─── Dataset entries

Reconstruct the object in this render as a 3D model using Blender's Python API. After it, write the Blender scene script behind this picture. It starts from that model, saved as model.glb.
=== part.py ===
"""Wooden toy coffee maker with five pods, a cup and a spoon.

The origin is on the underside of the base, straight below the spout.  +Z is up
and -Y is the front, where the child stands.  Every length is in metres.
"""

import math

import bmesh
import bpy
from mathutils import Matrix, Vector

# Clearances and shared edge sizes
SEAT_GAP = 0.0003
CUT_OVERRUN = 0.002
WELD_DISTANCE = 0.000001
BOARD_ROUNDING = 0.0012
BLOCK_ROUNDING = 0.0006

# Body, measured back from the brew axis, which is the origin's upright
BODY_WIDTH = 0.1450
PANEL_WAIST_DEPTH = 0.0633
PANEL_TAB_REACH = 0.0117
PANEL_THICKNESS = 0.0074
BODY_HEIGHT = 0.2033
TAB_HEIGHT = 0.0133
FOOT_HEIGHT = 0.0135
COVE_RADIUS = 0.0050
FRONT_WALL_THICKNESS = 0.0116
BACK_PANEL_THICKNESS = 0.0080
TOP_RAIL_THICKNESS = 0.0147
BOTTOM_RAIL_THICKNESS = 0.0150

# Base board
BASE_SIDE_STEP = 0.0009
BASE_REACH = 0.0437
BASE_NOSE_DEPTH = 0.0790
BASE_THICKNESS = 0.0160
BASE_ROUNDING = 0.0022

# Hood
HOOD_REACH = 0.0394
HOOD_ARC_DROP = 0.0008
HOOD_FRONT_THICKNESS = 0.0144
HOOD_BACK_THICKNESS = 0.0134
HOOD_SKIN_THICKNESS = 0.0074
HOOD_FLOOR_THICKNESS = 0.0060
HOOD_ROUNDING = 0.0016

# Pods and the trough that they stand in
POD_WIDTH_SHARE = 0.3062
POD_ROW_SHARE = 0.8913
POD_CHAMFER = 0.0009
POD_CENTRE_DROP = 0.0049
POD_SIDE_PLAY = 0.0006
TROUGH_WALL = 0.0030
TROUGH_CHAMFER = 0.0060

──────
─── Dataset entries

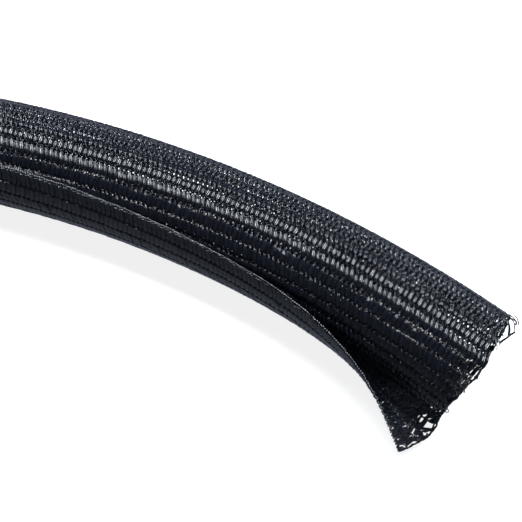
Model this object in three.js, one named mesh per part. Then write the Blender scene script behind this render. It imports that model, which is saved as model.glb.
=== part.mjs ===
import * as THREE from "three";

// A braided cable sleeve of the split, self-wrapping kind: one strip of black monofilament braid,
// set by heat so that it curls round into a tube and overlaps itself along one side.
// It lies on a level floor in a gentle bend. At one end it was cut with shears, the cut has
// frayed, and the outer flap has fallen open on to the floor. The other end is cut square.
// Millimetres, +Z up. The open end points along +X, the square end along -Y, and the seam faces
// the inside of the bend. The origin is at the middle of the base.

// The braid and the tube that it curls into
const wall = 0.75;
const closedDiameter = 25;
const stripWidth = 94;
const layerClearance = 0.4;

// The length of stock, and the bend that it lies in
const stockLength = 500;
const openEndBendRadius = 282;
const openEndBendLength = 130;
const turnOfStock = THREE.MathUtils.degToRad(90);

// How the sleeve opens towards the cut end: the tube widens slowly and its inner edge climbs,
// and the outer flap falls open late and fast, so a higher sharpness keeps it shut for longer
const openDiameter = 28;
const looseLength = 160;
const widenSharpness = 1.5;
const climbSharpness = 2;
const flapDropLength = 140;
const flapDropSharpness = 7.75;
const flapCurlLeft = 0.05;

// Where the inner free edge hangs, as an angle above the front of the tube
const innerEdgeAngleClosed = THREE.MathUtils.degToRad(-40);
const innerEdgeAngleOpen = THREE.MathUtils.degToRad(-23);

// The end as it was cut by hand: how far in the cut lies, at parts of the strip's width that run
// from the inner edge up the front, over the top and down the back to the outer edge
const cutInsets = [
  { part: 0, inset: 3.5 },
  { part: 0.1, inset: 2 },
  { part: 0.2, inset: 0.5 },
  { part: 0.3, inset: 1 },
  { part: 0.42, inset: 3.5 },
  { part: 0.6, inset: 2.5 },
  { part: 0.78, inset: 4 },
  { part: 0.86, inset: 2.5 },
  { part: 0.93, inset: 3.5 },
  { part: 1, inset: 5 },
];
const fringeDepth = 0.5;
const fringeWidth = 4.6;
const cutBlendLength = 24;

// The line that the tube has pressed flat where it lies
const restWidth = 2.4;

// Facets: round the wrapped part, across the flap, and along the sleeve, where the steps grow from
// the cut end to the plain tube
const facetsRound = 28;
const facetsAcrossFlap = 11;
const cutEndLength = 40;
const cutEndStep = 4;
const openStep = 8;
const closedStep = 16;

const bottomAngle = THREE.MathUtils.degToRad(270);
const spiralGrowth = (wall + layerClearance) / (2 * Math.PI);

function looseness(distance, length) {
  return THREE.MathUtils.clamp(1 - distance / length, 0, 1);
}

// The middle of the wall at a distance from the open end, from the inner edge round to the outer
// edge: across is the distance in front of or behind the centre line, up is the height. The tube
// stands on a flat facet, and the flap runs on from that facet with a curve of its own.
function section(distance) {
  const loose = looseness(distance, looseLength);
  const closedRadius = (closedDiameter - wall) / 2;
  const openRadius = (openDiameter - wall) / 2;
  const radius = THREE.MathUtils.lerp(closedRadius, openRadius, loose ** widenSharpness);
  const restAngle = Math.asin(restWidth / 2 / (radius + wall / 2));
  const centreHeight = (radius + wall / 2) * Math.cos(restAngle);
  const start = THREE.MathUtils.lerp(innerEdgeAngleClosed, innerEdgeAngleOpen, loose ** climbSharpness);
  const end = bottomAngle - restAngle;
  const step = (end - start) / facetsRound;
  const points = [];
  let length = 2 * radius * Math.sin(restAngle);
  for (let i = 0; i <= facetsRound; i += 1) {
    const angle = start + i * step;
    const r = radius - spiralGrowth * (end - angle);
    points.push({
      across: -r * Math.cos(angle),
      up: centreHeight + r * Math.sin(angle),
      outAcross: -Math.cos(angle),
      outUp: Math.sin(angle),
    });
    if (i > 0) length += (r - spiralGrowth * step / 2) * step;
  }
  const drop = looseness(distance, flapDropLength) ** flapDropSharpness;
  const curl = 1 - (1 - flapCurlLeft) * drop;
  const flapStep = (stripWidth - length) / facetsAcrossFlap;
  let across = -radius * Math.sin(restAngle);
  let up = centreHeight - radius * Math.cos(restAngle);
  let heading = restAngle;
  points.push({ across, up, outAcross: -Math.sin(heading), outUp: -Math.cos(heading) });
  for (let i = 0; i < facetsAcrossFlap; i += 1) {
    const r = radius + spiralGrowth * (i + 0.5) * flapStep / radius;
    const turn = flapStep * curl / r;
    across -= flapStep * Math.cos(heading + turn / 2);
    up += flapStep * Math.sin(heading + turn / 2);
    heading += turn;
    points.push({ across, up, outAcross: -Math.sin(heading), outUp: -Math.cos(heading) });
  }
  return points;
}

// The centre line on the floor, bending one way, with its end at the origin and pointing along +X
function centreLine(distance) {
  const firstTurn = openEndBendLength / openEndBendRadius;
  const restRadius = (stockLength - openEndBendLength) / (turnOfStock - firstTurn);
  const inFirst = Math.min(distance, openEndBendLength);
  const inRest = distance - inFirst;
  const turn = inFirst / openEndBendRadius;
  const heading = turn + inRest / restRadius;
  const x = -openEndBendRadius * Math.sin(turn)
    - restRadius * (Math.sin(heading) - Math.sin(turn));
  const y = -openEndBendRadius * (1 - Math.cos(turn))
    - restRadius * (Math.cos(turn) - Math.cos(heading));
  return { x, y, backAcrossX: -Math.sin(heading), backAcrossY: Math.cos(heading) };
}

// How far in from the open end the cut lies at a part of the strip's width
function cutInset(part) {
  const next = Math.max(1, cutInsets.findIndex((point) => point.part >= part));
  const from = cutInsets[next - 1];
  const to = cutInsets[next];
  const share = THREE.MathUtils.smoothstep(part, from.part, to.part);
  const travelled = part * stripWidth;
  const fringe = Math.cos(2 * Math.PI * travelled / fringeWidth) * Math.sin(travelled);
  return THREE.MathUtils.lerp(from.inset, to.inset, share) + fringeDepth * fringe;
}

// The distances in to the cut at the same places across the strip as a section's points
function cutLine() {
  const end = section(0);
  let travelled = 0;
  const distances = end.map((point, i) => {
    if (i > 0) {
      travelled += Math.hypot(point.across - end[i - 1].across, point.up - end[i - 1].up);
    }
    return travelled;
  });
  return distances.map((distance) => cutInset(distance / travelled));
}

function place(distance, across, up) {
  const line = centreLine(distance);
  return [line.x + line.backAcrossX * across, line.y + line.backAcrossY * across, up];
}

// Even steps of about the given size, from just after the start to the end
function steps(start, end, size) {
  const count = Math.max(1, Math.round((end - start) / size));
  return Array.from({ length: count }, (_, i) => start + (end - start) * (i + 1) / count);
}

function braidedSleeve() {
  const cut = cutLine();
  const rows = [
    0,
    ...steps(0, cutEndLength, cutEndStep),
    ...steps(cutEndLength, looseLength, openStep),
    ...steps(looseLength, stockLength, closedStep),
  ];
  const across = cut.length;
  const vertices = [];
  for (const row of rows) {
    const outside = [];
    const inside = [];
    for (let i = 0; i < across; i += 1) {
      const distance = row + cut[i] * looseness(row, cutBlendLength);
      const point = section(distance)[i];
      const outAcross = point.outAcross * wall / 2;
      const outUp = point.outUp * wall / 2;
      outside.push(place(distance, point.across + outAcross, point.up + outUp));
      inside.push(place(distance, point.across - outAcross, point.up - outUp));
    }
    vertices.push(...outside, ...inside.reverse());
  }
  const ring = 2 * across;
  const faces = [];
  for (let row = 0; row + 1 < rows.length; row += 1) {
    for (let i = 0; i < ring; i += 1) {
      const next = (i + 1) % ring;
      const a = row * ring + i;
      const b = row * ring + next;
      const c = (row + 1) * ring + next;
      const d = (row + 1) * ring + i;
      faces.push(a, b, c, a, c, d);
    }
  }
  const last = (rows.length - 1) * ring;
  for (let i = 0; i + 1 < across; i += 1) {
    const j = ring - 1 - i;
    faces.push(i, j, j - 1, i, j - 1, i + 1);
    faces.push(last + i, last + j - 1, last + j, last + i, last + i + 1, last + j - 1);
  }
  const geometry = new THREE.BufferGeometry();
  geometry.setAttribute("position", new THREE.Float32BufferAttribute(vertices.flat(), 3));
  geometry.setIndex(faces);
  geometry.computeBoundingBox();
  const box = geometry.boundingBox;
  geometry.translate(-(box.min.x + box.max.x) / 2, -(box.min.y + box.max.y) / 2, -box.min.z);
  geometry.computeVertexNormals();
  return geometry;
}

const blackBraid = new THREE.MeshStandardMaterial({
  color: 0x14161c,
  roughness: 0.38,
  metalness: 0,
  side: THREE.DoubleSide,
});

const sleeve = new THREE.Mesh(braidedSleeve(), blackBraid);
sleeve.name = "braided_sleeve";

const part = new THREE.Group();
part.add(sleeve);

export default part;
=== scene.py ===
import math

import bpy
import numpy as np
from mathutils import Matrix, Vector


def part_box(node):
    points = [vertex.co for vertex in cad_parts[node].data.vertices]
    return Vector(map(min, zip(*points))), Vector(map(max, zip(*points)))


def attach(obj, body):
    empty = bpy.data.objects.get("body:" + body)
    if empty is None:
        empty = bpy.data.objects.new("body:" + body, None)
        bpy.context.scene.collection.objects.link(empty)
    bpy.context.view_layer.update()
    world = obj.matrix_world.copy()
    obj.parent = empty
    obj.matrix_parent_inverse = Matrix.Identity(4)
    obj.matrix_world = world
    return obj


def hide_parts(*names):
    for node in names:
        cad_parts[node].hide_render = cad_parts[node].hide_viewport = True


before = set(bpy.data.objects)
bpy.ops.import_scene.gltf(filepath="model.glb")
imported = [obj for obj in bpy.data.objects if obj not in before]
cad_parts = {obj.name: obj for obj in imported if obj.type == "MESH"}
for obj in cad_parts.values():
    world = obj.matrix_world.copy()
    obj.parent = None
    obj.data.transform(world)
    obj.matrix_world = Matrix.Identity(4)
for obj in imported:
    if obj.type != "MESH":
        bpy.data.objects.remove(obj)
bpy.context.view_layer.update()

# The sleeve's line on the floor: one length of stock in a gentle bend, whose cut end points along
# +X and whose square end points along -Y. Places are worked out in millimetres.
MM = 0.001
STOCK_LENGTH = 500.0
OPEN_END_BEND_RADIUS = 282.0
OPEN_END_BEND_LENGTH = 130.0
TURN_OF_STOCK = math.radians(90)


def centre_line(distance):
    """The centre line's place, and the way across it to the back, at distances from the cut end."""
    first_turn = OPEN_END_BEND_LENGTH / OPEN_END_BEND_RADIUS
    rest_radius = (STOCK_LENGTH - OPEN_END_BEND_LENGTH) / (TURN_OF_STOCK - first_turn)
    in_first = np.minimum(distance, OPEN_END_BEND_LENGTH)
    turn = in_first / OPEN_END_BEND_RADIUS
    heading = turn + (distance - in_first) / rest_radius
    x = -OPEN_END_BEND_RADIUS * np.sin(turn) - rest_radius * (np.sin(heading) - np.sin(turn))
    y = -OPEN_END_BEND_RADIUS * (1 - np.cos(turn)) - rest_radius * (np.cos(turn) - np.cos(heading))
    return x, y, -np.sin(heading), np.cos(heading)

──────
─── Dataset entries

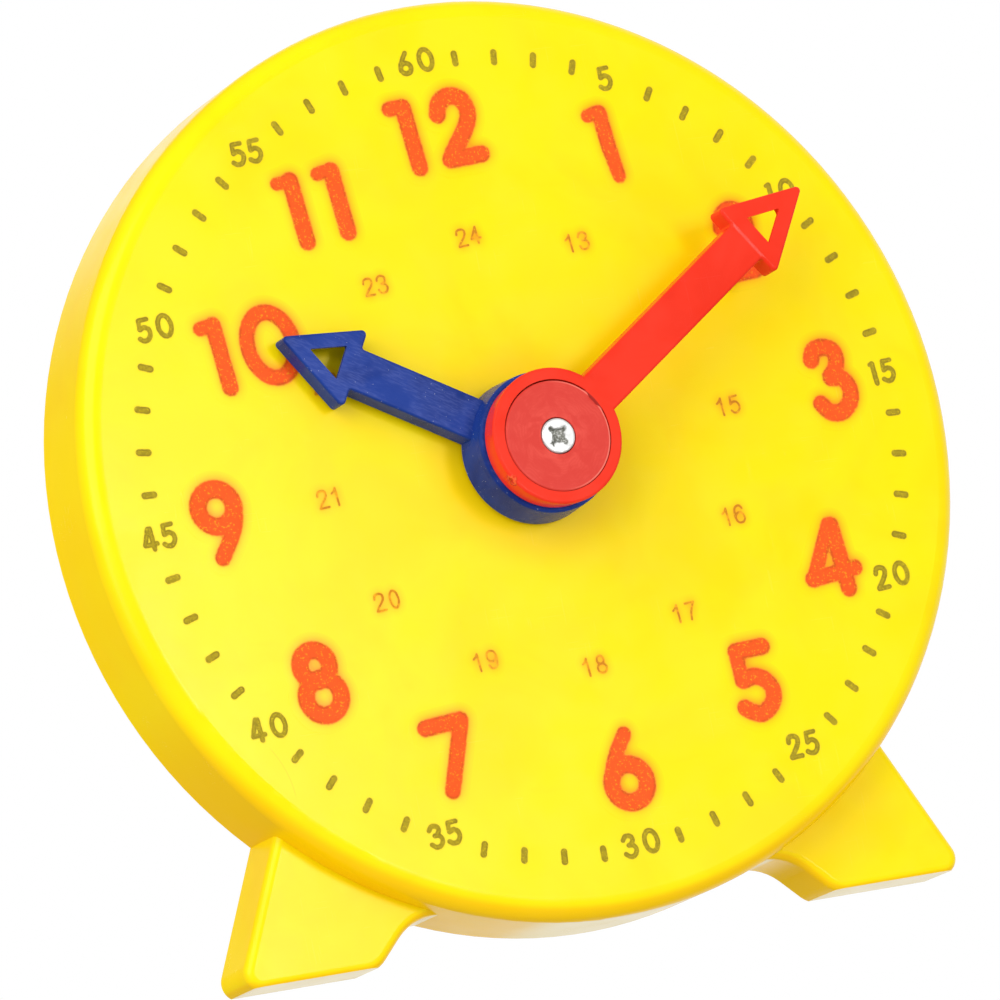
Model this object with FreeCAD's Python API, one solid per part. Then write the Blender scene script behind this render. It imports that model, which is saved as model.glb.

──────

▶ Aim of the exercise
Starting at the line that contains "Reconstruct the object", repeat each line exactly, and stop after the line that contains "and a spoon.".

▶ Completed exercise
Reconstruct the object in this render as a 3D model using Blender's Python API. After it, write the Blender scene script behind this picture. It starts from that model, saved as model.glb.
=== part.py ===
"""Wooden toy coffee maker with five pods, a cup and a spoon.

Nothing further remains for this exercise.